-- begin Data --

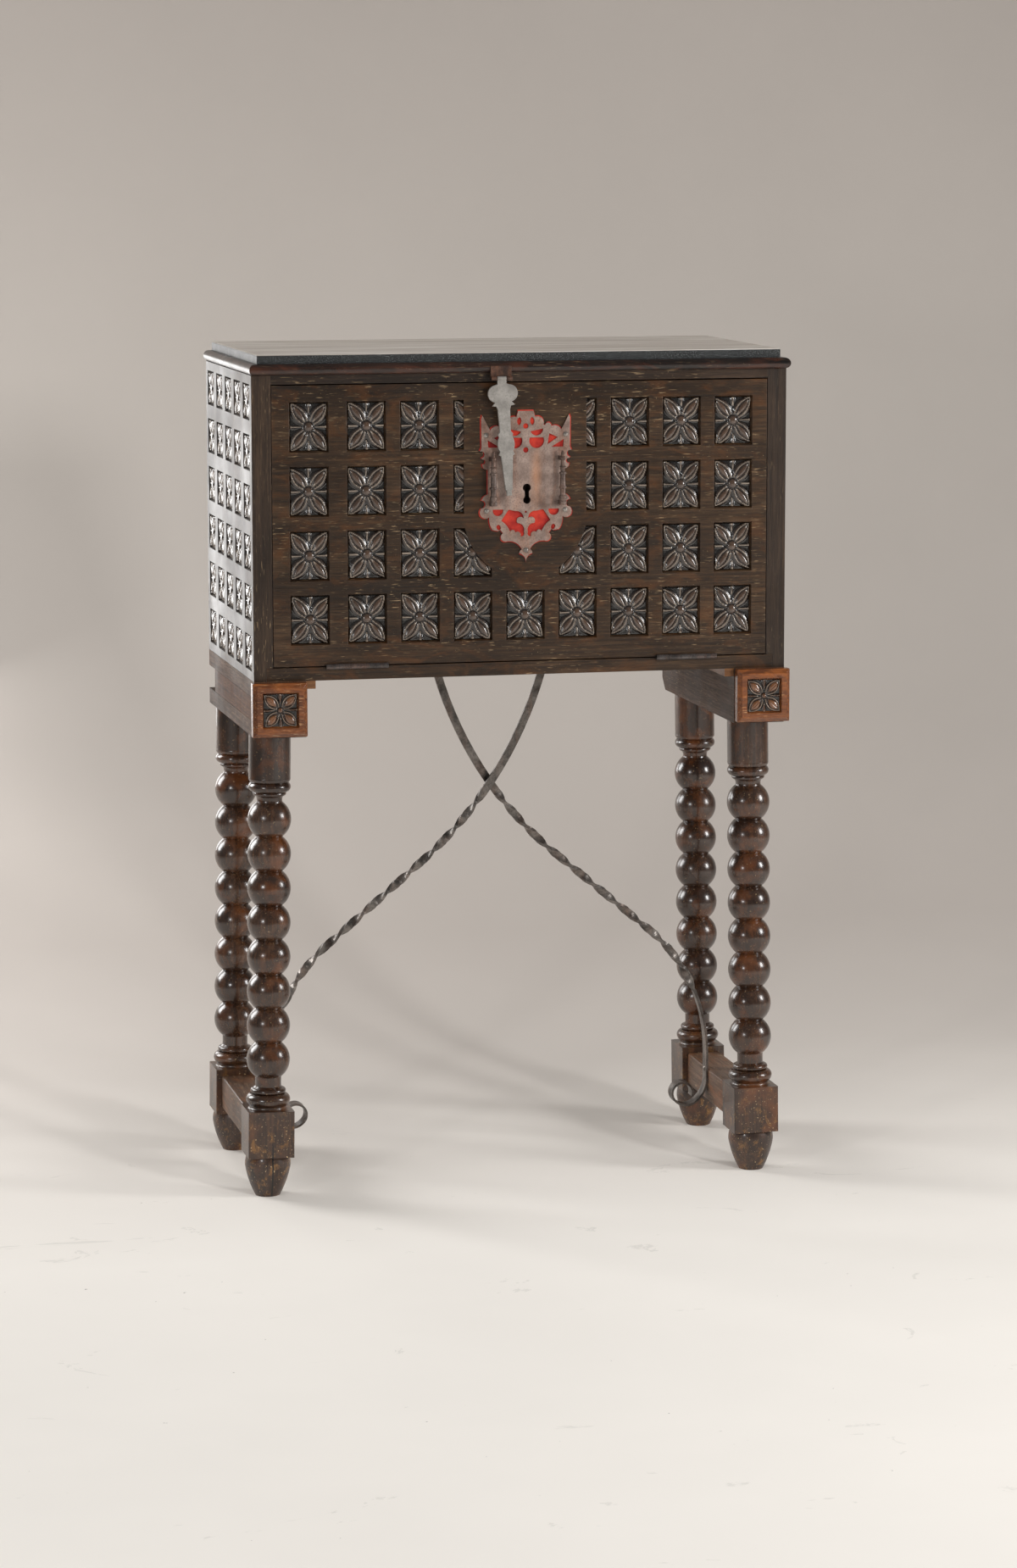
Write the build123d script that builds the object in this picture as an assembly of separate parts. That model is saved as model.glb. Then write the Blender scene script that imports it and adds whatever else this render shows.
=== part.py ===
from build123d import *
from math import asin, atan2, ceil, cos, degrees, hypot, radians, sin, sqrt, tan
import os

# A Spanish drop-front writing desk (vargueno) on a turned trestle stand.
# Millimetres, +Z up, the front towards -Y, left and right as seen from the front.
# The origin is on the floor, under the middle of the whole object.

# ---- clearances ----
board_gap = 0.8            # fall front to the side boards
edge_gap = 1.6             # fall front to the board above it and the board below it
running_gap = 0.3          # sliding pieces and pieces that only rest near each other
pin_gap = 0.05             # round pins in round holes
proud = 0.2                # a seat that stands just clear of a curved neighbour

# ---- case ----
case_width = 800.0
case_depth = 420.0
side_height = 444.0
side_thickness = 28.5
floor_thickness = 19.5
floor_housing = 10.0       # how far the floor board is let into each side
back_thickness = 12.0
top_thickness = 29.0
top_end_inset = 9.0
top_front_inset = 2.0
top_back_inset = 2.0
moulding_height = 16.0
moulding_reach = 13.0
rail_height = 13.4
rail_depth = 28.0
stop_width = 16.0
stop_depth = 12.0
cleat_width = 14.0
cleat_height = 12.0
cleat_length = 170.0

# ---- coffers: shallow sunk fields, each of which holds a carved rosette ----
coffer_depth = 6.0
coffer_slope = 2.0         # how much smaller the floor is than the mouth, on each side
front_columns = 9
front_rows = 4
front_coffer_width = 58.2
front_coffer_height = 73.0
front_column_pitch = 78.7
front_row_pitch = 93.4
front_first_gap = 6.0      # the leftmost column stands this much further out
front_coffer_lift = 3.5    # the pattern sits a little above the middle of the front
side_columns = 5
side_rows = 6
side_coffer_width = 58.0
side_coffer_height = 52.0
side_column_pitch = 82.0
side_row_pitch = 73.0
reserve_half_width = 91.9  # plain field around the lock
reserve_foot_half_width = 50.5
reserve_foot_drop = 30.0   # below the plate's tip
reserve_curve_drop = 10.0  # where its sides start to widen, below the plate's tip
reserve_curve_rise = 57.0  # where they stand upright again, above the plate's tip

# ---- fall front and its hinges ----
front_thickness = 26.0
hinge_x = 248.0
hinge_length = 92.0
hinge_leaf = 1.5
hinge_leaf_depth = 20.0
barrel_radius = 4.0
pin_radius = 1.6
hinge_knuckles = 5
knuckle_gap = 0.3

# ---- lock ----
lock_x = 4.5
plate_drop = 41.5          # top of the plate below the top of the front
plate_height = 220.0
plate_half_width = 68.5
velvet_thickness = 1.2
velvet_margin = 1.6
plate_thickness = 2.0
nail_radius = 4.0
nail_dome = 2.6            # height of a nail's head
keyhole_side = 1.5         # the keyhole sits a little to the right of the middle
keyhole_eye_radius = 6.0
keyhole_foot_radius = 5.6
keyhole_drop = 18.0        # foot of the keyhole below its eye
keyhole_stem_width = 6.6
keyhole_gap = 1.0          # how much wider the wood and the lock are cut than the plate
column_side = 51.8         # turned iron columns, each side of the lock's middle
column_out = 15.0          # axis of a column in front of the plate
column_height = 79.5
column_radius = 5.6
column_cap_height = 6.0    # square lugs that carry a column, at its foot and its head
column_lug_width = 7.0
lock_web = 5.0             # wood left between the lock case and the plate
lock_case_proud = 12.0
lock_wall = 3.0            # iron left behind the staple's slot
lock_case_side = 69.0      # from the lock's middle to the end of its case
lock_case_below = 30.0     # below the keyhole's eye
lock_case_above = 26.0     # above the staple
bolt_height = 8.0
bolt_thickness = 5.5
bolt_length = 44.0
bolt_travel = 11.0
bolt_wall = 3.0            # iron in front of the bolt
bolt_gap = 1.5             # between the drawn-back bolt and the staple's slot

# ---- hasp ----
hasp_x = -34.4
hasp_thickness = 3.5
hasp_length = 171.0
hasp_head_width = 44.6
hasp_neck = 9.2            # from the pivot to the round head
hasp_shoulder = 1.5        # rise of the head's shoulders towards the neck
hasp_lean = 3.7            # degrees that the old hasp hangs out of true
hasp_pivot_out = 16.5      # pivot in front of the case
hasp_pivot_rise = 7.0      # pivot above the top of the front
hasp_barrel_radius = 3.0
hasp_pin_radius = 1.3
hasp_leaf_width = 31.0
hasp_leaf_thickness = 2.2
hasp_knuckle_width = 14.0
hasp_edge = 0.7            # softened front edges
staple_drop = 99.2         # below the pivot
staple_radius = 2.2
staple_half_height = 9.0
staple_reach = 36.0
staple_gap = 1.2           # round the staple in its slot
staple_swing = 4.0         # room above and below it, for the arc that it swings through

# ---- stand ----
leg_length = 698.0
leg_front_y = 74.0         # axis of the front legs, behind the front of the case
leg_back_inset = 39.0      # axis of the back legs, in front of the back of the case
leg_foot_inset = 25.0      # foot and head of a leg's axis, inside the end of the case
leg_head_inset = 35.0
foot_height = 62.0
foot_radius = 34.2
foot_sole_radius = 18.5
block_width = 69.0
block_height = 70.0
ball_count = 8
ball_pitch = 51.65
ball_radius = 32.3
scotia_height = 6.0
base_ring_height = 17.0
base_ring_radius = 33.0
base_bead_height = 8.5
base_bead_radius = 26.5
low_neck_height = 16.7
high_neck_height = 10.0
collar_height = 6.0
collar_radius = 24.8
head_ring_height = 13.5
head_ring_radius = 31.4
head_radius = 31.0
tenon_radius = 14.0
tenon_length = 16.0
tenon_root = 4.0           # how far a tenon starts inside its leg
stretcher_width = 52.0
stretcher_height = 50.0
stretcher_drop = 9.0       # stretcher top below the top of the blocks
stretcher_tenon = 18.0
stretcher_shoulder = 14.0  # wood beside a tenon, on each side
stretcher_cheek = 9.0      # wood above and below a tenon
block_edge = 1.2           # softened edges of blocks and top board
stretcher_edge = 1.5
bearer_height = 82.5
bearer_width = 77.0
bearer_board = 15.0
bearer_foot_strip = 23.5
bearer_slope = 18.0        # cut off the lower back corner
loper_height = 34.5
loper_width = 61.0
loper_length = 366.0
loper_travel = 240.0
loper_block_thickness = 20.0
loper_block_width = 80.5
loper_block_height = 79.0
loper_block_overhang = 4.5
loper_block_bevel = 6.0
loper_block_border = 13.5  # from the block's edge to its sunk square

# ---- iron stays between the stand and the case ----
stay_top_x = 86.0
stay_offset = 7.0          # each stay, in front of or behind the middle of the stand
stay_width = 12.0
stay_thickness = 5.0
stay_end_width = 22.0
stay_end_thickness = 3.2
stay_top_heading = 14.0    # degrees from upright
stay_mid_heading = 50.0
stay_low_radius = 257.0
stay_upright_height = 150.0
stay_scroll_height = 108.0
stay_twist_start = 232.0   # along the stay
stay_twist_pitch = 96.0    # length of one full turn
stay_half_turns = 9.5
stay_tab = 34.0
stay_nail_radius = 4.5
stay_nail_dome = 2.4
stay_nail_drop = 28.0      # below the top of the stay's flat end
scroll_open_radius = 45.0  # the curl at the foot of a stay, from wide to tight
scroll_middle_radius = 24.0
scroll_tight_radius = 16.5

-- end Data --

*Set exercise*.
In this exercise, copy only the lines from the opening line of the material through the line where "# The origin" appears.

*Exercise solution*.
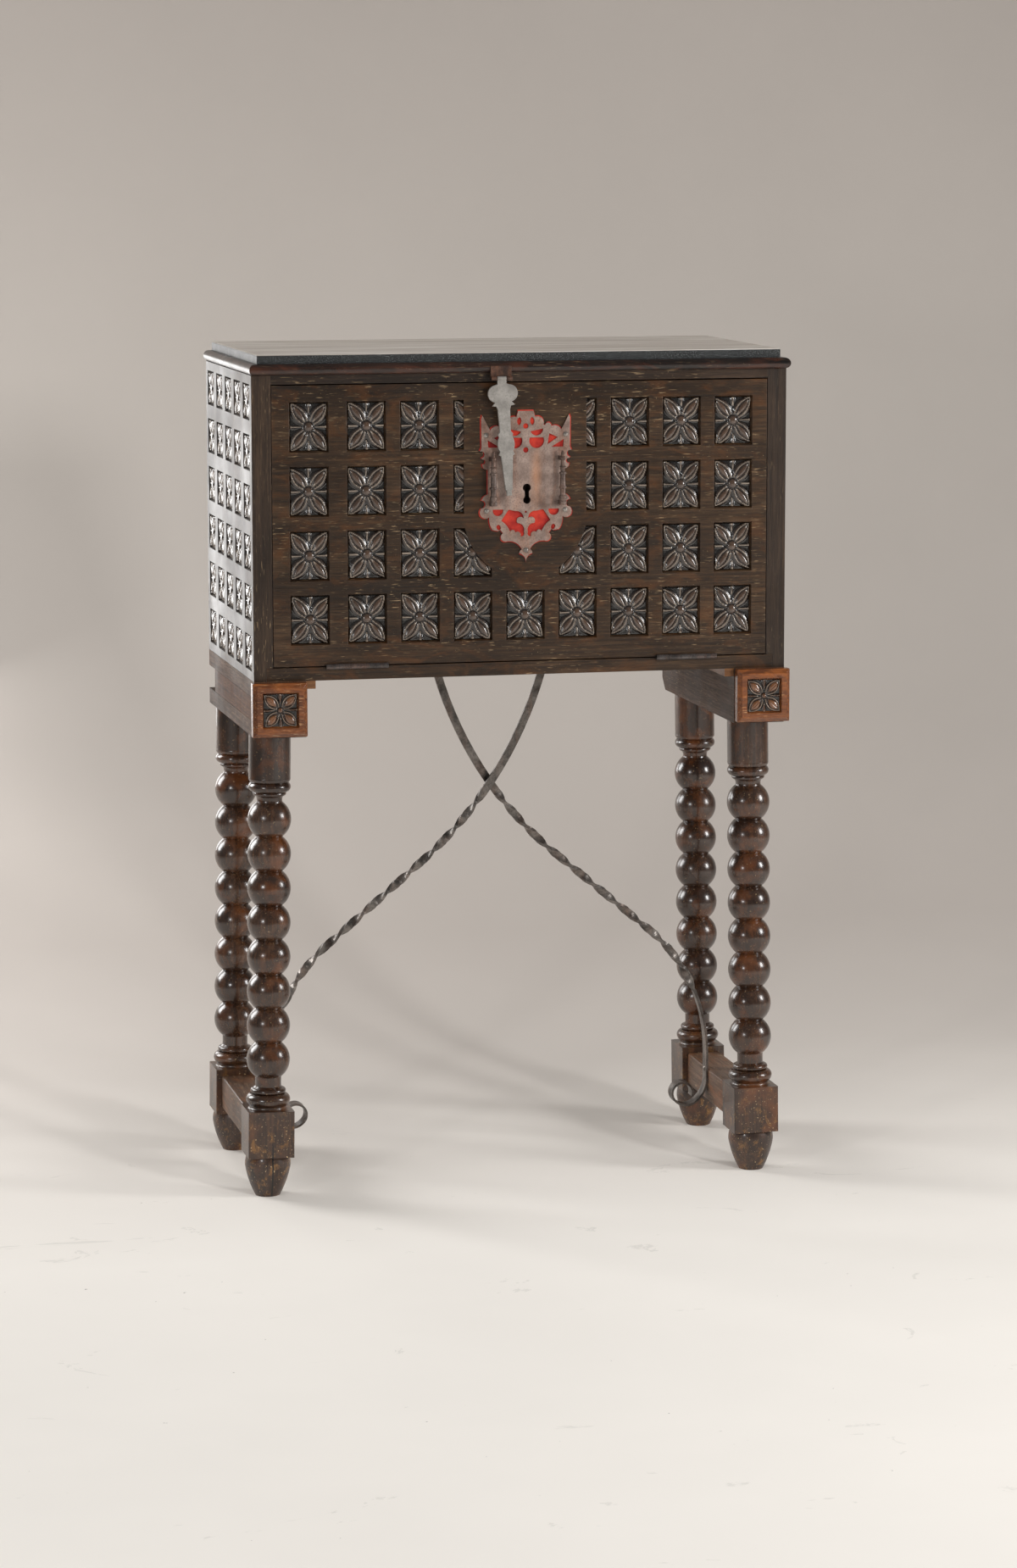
Write the build123d script that builds the object in this picture as an assembly of separate parts. That model is saved as model.glb. Then write the Blender scene script that imports it and adds whatever else this render shows.
=== part.py ===
from build123d import *
from math import asin, atan2, ceil, cos, degrees, hypot, radians, sin, sqrt, tan
import os

# A Spanish drop-front writing desk (vargueno) on a turned trestle stand.
# Millimetres, +Z up, the front towards -Y, left and right as seen from the front.
# The origin is on the floor, under the middle of the whole object.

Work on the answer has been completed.